Embora Brawl Stars tenha uma estética mais cartunesca, o fato de os personagens resolverem conflitos com armas pode influenciar a percepção infantil sobre violência. Crianças pequenas ainda não possuem discernimento total para diferenciar ficção e realidade, o que pode normalizar atitudes agressivas.

A repetição constante de cenas de combate e a recompensa por derrotar adversários podem condicionar as crianças a associarem competição com violência. Esse tipo de influência pode ser preocupante, especialmente em um contexto onde a violência digital se torna cada vez mais presente na infância.

Youtubers e a Influência Digital

Outro fator preocupante é a influência dos youtubers que jogam Brawl Stars. A exposição constante a streamers reforça a obsessão pelo jogo, já que essas personalidades promovem uma idealização da experiência digital, tornando o jogo ainda mais desejável (Hernández, 2021).

Além disso, o tempo excessivo assistindo a esse tipo de conteúdo gera um ciclo de compulsão semelhante ao da jogabilidade. As crianças passam a consumir vídeos sobre o jogo mesmo quando não estão jogando, prolongando sua exposição ao conteúdo e aumentando a dificuldade de desconectar.

O problema se intensifica quando os youtubers incentivam compras dentro do jogo ou criam desafios que aumentam a competitividade entre os jogadores. Isso pode gerar ansiedade nas crianças e aumentar o desejo por consumo digital. Ainda que pais não liberem dinheiro para as compras disponíveis no jogo, o desejo e a ansiedade podem continuar existindo.

10 Sinais de Alerta

Fique atento para alguns sinais de alerta sobre o vício em games, e/ou para o potencial de vício em um ou mais jogos eletrônicos:

(1) A criança fala o(s) jogo(s) e/ou canais de YouTube de interesse dela várias vezes, tornando um dos principais assuntos iniciados espontaneamente por ele(a);

(2) A criança pede muitas vezes para jogar ou tem dificuldade para encerrar o tempo de jogo quando você pede;

(3)A criança fica agressiva ou desproporcionalmente triste quando pára de jogar ou quando é avisada que teve seu tempo de jogo reduzido ou suprimido;

(4) A criança tem dificuldade de iniciar o engajamento em brincadeiras offline, leituras e esportes de forma espontânea, e/ou começa a engajar mas logo pára e cansa;

(5) A criança relata ou parece se sentir entediada, “sem nada para fazer” ou “sem saber o que fazer” quando não está jogando ou diante da tela;

(6) A criança fica mais irritável e/ou chorosa ao longo do dia;

(7) A criança se sente mais satisfeita e bem-sucedida no jogo online e nas conversas sobre esse tema do que em outras atividades diárias;

(8) A criança relata não querer sair de casa ou estar “com preguiça”, inconscientemente contando com a chance de talvez jogar em casa (mesmo que nem sempre a chance seja concedida pelos pais).

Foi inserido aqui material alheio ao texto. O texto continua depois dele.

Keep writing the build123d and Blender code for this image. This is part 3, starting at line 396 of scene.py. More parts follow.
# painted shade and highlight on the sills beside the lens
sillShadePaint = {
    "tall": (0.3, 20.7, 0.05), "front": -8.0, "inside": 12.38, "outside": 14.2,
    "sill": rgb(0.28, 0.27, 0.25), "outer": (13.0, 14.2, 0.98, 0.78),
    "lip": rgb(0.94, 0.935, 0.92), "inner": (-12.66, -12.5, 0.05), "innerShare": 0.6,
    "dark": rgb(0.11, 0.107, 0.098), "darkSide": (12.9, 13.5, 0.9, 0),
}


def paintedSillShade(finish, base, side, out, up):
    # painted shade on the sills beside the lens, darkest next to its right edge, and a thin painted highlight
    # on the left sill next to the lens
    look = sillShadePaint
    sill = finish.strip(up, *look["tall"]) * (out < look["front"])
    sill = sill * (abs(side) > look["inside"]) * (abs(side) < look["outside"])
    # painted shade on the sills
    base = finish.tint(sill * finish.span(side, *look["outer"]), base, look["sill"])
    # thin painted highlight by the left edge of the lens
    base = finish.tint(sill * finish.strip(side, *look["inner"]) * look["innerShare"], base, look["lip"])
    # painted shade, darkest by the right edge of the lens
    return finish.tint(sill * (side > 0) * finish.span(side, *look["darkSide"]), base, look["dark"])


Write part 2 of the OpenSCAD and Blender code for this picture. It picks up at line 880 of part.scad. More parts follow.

(9) A criança tem cada vez mais “amigos que também jogam” e menos interação social com outras crianças que não jogam.

(10) A criança tenta ligar o celular, tablet, computador, TV ou videogame para jogar em momentos fora do combinado com os pais, mesmo sabendo que isso é errado;

Conclusão

Brawl Stars é apenas um exemplo dos perigos do vício em jogos eletrônicos. Outros títulos populares, bem como o consumo excessivo de YouTube, podem trazer os mesmos riscos e precisam ser analisados com atenção pelos pais.

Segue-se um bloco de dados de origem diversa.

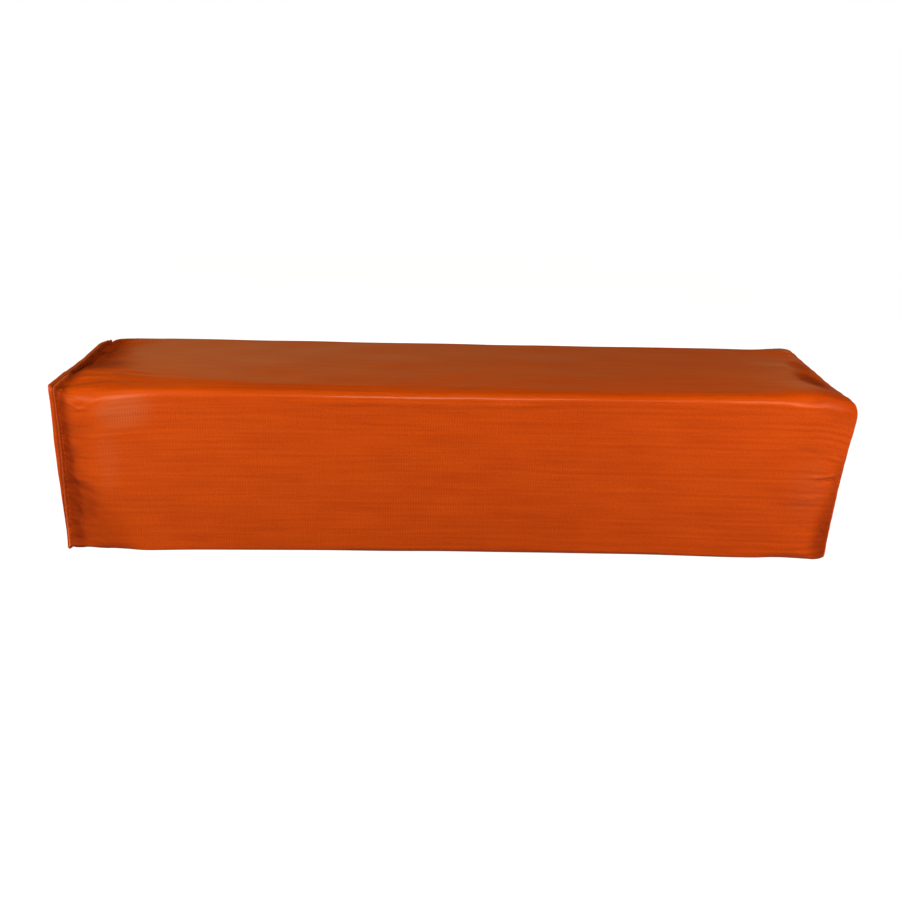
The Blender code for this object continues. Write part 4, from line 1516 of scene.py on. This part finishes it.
def aim_camera(azimuth, elevation, roll, distance, target, focal, centre):
    """A camera that looks at the target (mm) from these angles (degrees), with sizes in pixels."""
    a, e, r = (math.radians(angle) for angle in (azimuth, elevation, roll))
    back = Vector((math.sin(a) * math.cos(e), -math.cos(a) * math.cos(e), math.sin(e)))
    right = Vector((math.cos(a), math.sin(a), 0))
    up = back.cross(right)
    turned_right = right * math.cos(r) + up * math.sin(r)
    turned_up = up * math.cos(r) - right * math.sin(r)
    lens = bpy.data.cameras.new("camera")
    lens.sensor_width = SENSOR
    lens.lens = focal / PICTURE * SENSOR
    lens.shift_x, lens.shift_y = 0.5 - centre[0] / PICTURE, centre[1] / PICTURE - 0.5
    lens.clip_start, lens.clip_end = 0.01, 50
    made = new_object("camera", lens)
    spot = (Vector(target) + back * distance) * MM
    turn = Matrix((turned_right, turned_up, back)).transposed().to_4x4()
    made.matrix_world = Matrix.Translation(spot) @ turn
    SCENE.camera = made
    return made


camera = aim_camera(azimuth=-1.17, elevation=22.66, roll=1.44, distance=542.85,
                    target=(-20.9, 0, 70.11), focal=865.62, centre=(417.7, 414.79))
print("camera at", [round(v, 3) for v in camera.matrix_world.translation])

# %% [markdown]
# Light and floor
#
# Two soft boxes stand low in front, so the front is the brightest side and the top, which they
# graze, is about half as bright. One lamp above and one low behind light the other sides. Three
# narrow strips only make highlights: these show how the front upper edge turns. The camera sees
# none of the lamps. The world is yellow and bright low behind the object, where the top mirrors
# it. The floor and the backdrop are white where the camera sees them, and the floor keeps the
# object's shadow.

# %% Floor, world and lamps
WARM, YELLOW = (1.0, 0.82, 0.56), (1.0, 0.91, 0.66)
# name, place, target, size, power, colour, and whether it only makes highlights
LAMPS = (
    ("softbox_left", (-0.40, -0.40, 0.32), (-0.12, 0, 0.05), (0.20, 0.20), 2.5, YELLOW, False),
    ("softbox_right", (0.42, -0.40, 0.32), (0.14, 0, 0.05), (0.20, 0.20), 2.65, WARM, False),
    ("lamp_above", (-0.05, 0.10, 0.95), (0, 0, 0.05), (0.30, 0.10), 0.95, YELLOW, False),
    ("lamp_behind", (0.05, 0.60, 0.06), (0, 0, 0.05), (0.50, 0.08), 4.0, YELLOW, False),
    ("strip_left", (-0.46, -0.80, 0.60), (-0.15, 0, 0.09), (0.10, 0.10), 0.13, YELLOW, True),
    ("strip_middle", (0.03, -0.80, 0.60), (0, 0, 0.09), (0.28, 0.06), 3.0, YELLOW, True),
    ("strip_right", (0.59, -0.80, 0.60), (0.2, 0, 0.09), (0.12, 0.20), 0.8, YELLOW, True),
)


def add_lamp(name, spot, target, size, power, colour, glints):
    """An area lamp that either lights the surfaces or only shines on them as a highlight."""
    data = bpy.data.lights.new(name, "AREA")
    data.shape, data.size, data.size_y, data.energy = "RECTANGLE", size[0], size[1], power
    data.color = colour
    lamp = new_object(name, data)
    turn = (Vector(target) - Vector(spot)).to_track_quat("-Z", "Y")
    lamp.matrix_world = Matrix.Translation(spot) @ turn.to_matrix().to_4x4()
    lamp.visible_glossy, lamp.visible_diffuse, lamp.visible_camera = glints, not glints, False


def light_path(tree, output):
    return add_node(tree, "ShaderNodeLightPath", output=output)


def seen_directly(tree):
    """1 for rays from the camera, also through glass."""
    return light_path(tree, "Is Camera Ray") + light_path(tree, "Is Transmission Ray")


def make_floor():
    finish = bpy.data.materials.new("pale_floor")
    finish.use_nodes = True
    tree = finish.node_tree
    tree.nodes.clear()
    matt = add_node(tree, "ShaderNodeBsdfDiffuse", inputs={"Color": (0.2, 0.2, 0.2)})
    spot = add_node(tree, "ShaderNodeTexCoord", output=3)
    away = add_node(tree, "ShaderNodeVectorMath", {"operation": "LENGTH"}, {0: spot}, 1)
    # the seen white is 5 % dimmer near the object, rising to full white 1.2 m away: a painted shade
    # round it
    level = 0.95 + away.between(0.25, 1.2) * 0.05
    white = add_node(tree, "ShaderNodeEmission", inputs={"Color": (1, 1, 1), "Strength": level})
    dark = add_node(tree, "ShaderNodeEmission", inputs={"Color": (0, 0, 0), "Strength": 0.0})
    seen = (seen_directly(tree) + light_path(tree, "Is Glossy Ray") * 0.12).clamped()
    glow = add_node(tree, "ShaderNodeMixShader", inputs={0: seen, 1: dark, 2: white})
    both = add_node(tree, "ShaderNodeAddShader", inputs={0: matt, 1: glow})
    add_node(tree, "ShaderNodeOutputMaterial", inputs={"Surface": both})
    corners = np.array([(-30, -10, 0), (30, -10, 0), (30, 60, 0), (-30, 60, 0)])
    mesh = new_mesh("floor", corners, [(0, 1, 2, 3)])
    mesh.materials.append(finish)
    floor = new_object("floor", mesh)


def make_world():
    world = bpy.data.worlds.new("studio")
    world.use_nodes = True
    tree = world.node_tree
    tree.nodes.clear()
    x, y, z = add_node(tree, "ShaderNodeTexCoord", output=0).parts()
    low = 1.0 - z.between(0.46, 0.60)
    middle = x.between(-0.38, -0.27) * (1.0 - x.between(0.46, 0.56))
    sideways = 0.125 - x * 0.22 + x.between(0.36, 0.42) * 0.10
    level = 0.05 + low * middle * y.between(0.55, 0.80) * sideways * (3.4 - z * 7.0)
    light = add_node(tree, "ShaderNodeBackground", inputs={
        "Color": (1.0, 0.93, 0.37), "Strength": level})
    white = add_node(tree, "ShaderNodeBackground", inputs={"Color": (1, 1, 1), "Strength": 1.0})
    seen = seen_directly(tree).clamped()
    both = add_node(tree, "ShaderNodeMixShader", inputs={0: seen, 1: light, 2: white})
    add_node(tree, "ShaderNodeOutputWorld", inputs={"Surface": both})
    SCENE.world = world


make_floor()
make_world()
for lamp in LAMPS:
    add_lamp(*lamp)
print(f"{len(LAMPS)} lamps")
SCENE.view_settings.view_transform = "Standard"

A mediação parental ativa e o incentivo a atividades offline são essenciais para equilibrar o uso das telas e garantir um desenvolvimento saudável para as crianças. Os pais devem estar atentos a sinais de dependência digital e incentivar a diversidade de interesses, ajudando seus filhos a desenvolverem um relacionamento mais equilibrado com a tecnologia.